"intrepid rhythm arrangements, clever lyrics,... booty shaking" -TimeOut New York
"insanely catchy pop songs" -the village voice "decently competent" -ink19




Minor Alterations to Song Lyrics Followed by Evaluation of Merit


Living on a Prayer, Bon Jovi
What if JBJ had settled on the word 'layer' before he reached 'prayer' in his rhyming dictionary?

original:
WHOA-OH, we're halfway there,
WHOA-OOH! Livin' on a prayer.
Take my hand, we'll make it I swear,
WHOA-OOH! Livin' on a prayer.

now this:
WHOA-HO! We're halfway they-er,
WHOA-HOOO!!! Livin' on a layer.
Take my hand, we'll make it I sway-er,
WHOA-HOOO!!! Livin' on a layer...

EVALUATION:
What does Jovi mean by 'layer' here? Take my hand, we'll make it I swear; we're living on a layer. Of what? Does he mean like a different layer of reality because they're so in love? So, in a sense, when you're that in love you can't really lose? You're like on a totally different 'layer'? This is a strong change. It replaces a fairly clichéd sentiment with the fresh notion of living on a separate layer.


When the Fire Burns Over the Seas, Atrocity
What if these German metal gods had gone with 'hounds' instead of 'areas' in the opening verse of their fan fave When the Fire...?

original:
The Earth has suffered since the day
As mankind went insane
Children are playing on infected grounds
Fish and birds are shooed out of their areas

or this:
The Earth has suffered since the day
As mankind went insane
Children are playing on infected grounds
Fish and birds are shooed away by hounds

EVALUATION:
We love Atrocity, but we've always felt that songwriter Gunther Grass chickened out a little bit at the end of this verse. 'Areas' is the kind of weak, non-descriptive catch-all word best left to folk bands; Atrocity is better than that. The idea of replacing that vague descriptor with a concrete detail like hounds chasing things is sure tempting; the fact that 'hounds' rhymes with 'grounds' makes it irresistable.


Nookie, Limp Bizkit
What if the word 'Nookie' were replaced with 'Rookie'? Huh? What if?

original:
I did it all for the Nookie (huh?)
The Nookie (what?)
So you can take that cookie
And shove it up your (whoa!), shove it up your (hey!), shove it up your (wha!)

or is this maybe better:
I did it all for the Rookie! (who?)
The Rookie! (oh!)
So you can take that cookie
And shove it up your (ya!), shove it up your (drat!), shove it up your (ya!)

EVALUATION:
Who's this 'rookie'? Is he the new recruit? The new percussion guy who also goes 'scratchy scratchy' on the record player? If so then this is a pretty interesting change. The idea that Durst went through the motions of dating a girl just for the Rookie's sake is pretty affecting. It casts Durst as a considerate role model who's aware that his romantic habits are likely to rub off on the younger members of his band, and that it's therefore his responsibility to show the Rookie how things are done around camp Bizkit. The latter half of the chorus would then seem to be directed to a Bizkit hanger-on who's offering Durst a cookie as payment for dating a girl, possibly his own sister. "Screw you, dude," says Durst, "I did it for the Rookie, so he'd know that what goes on OUTside the sack is just as important as what goes on INside the sack, expecially if what you're trying to do is make sure to pee right before you go to bed so you don't wake up in the morning with a damp, naughty surprise."

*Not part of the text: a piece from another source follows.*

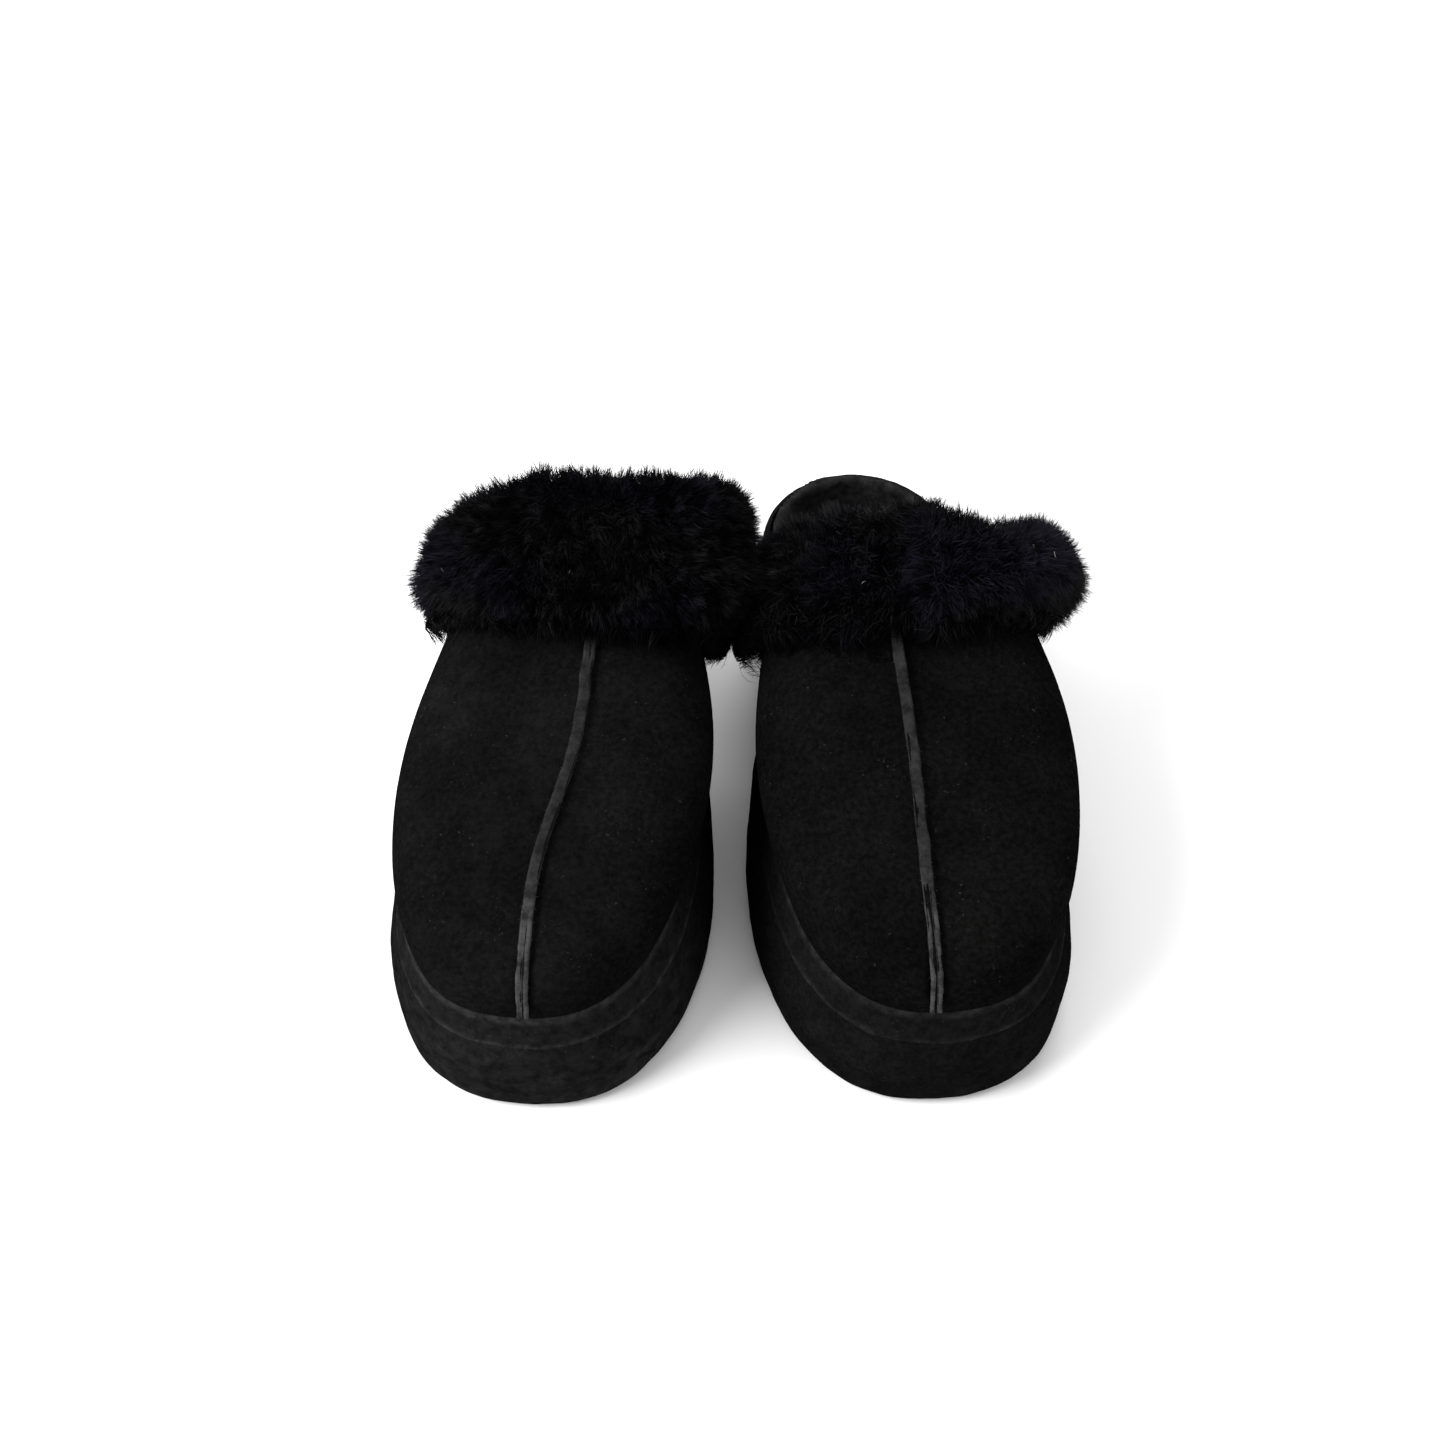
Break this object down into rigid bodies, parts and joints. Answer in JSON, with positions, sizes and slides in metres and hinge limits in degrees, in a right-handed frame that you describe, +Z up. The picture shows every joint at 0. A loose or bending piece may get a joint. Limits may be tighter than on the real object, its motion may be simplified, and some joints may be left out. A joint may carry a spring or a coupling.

Casey Jones, The Grateful Dead
What if the Dead had gone with these important changes...

original
Drivin' that train
High on cocaine
Casey Jones you better
watch your speed
Trouble ahead
Trouble behind
and you know that notion
just crossed my mind

Friend-on-my-tip remix:
Drivin' that train
High on propane
Just about that time I think I
DROPPED MY BEANS
Doubled my hands
Doubled my eyes
Still not quite an octopus,
not quite a fly

EVALUATION:
The f-o-m-t remix has a nice specificity to the lyrics that was critically lacking in the original 'Casey Jones' -- the last four lines of the original are pretty much gibberish. A good story is about watching characters change and adapt: in the remix, we watch the narrator undergo an interesting change, and that adds a sense of progress. Also, propane is a far more plausible drug for a train conductor to be abusing -- fact is, they can't afford cocaine. The original 'Casey' contains the ominous warning that Casey Jones had better 'watch [his] speed'. But how much more troubling than this gentle reminder is the idea that Casey is so f'ed up from inhaling all that propane that he has dropped his precious beans.